The group faces on-going troubles in its domestic beer market

The group faces on-going troubles in its domestic beer market

Turkey's ban on off-trade alcohol sales after 22:00 will hit Anadolu Efes the hardest in the near-term, but it is excise tax rates that will determine whether the country's beer market recovers, according to an analyst.

Last week, the brewer and soft drinks group reported that its first-half domestic beer volumes fell by 14%, with the crackdown on alcohol sales among the reasons for its soft performance. The measures, introduced by the Turkish government in May, include a ban on alcohol advertising, restricting where drinks are sold and consumed, and forcing producers to include health warnings on packaging.

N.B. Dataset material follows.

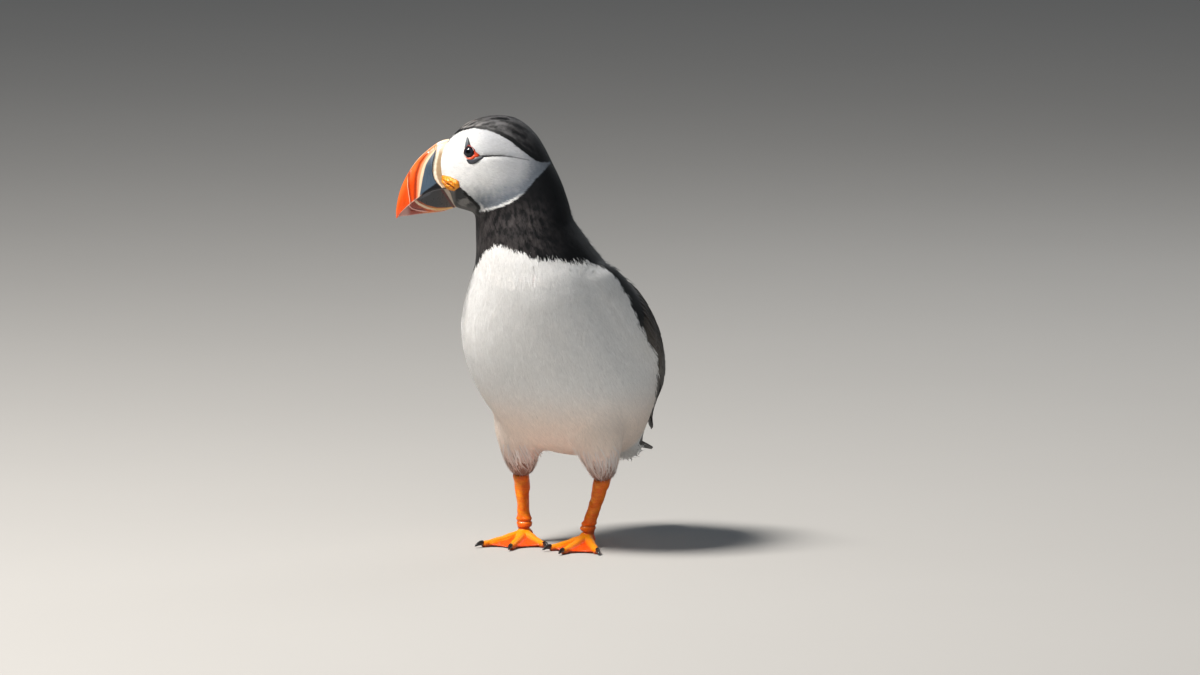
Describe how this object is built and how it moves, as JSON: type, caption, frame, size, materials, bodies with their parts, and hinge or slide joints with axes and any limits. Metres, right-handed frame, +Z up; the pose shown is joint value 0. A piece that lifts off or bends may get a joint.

In a note today (15 July), Nomura analyst Edward Mundy said: “In the near term, we believe that the ban of retail sales of alcohol after 10pm will have the greatest impact.” Off-trade accounts are estimated to be around 70% of the Turkish beer market, according to Nomura. 

“This could decrease the market size by as much as 10%,” Mundy added. 

Next year could also be “another difficult year” for the company, even though it is focussing on adapting to the restrictions, the analyst said. 

However, in the long term, Nomura predicts that tax rates will be the biggest factor over whether Turkey's beer market bounces back. 

Since 2004, excise on beer has increased from TRY0.09 per litre to TRY0.27 at four times the EU average,” the note said. 

“Although visibility on future excise tax increases is low, we believe that increases over and above inflation could hold back renewed beer growth.”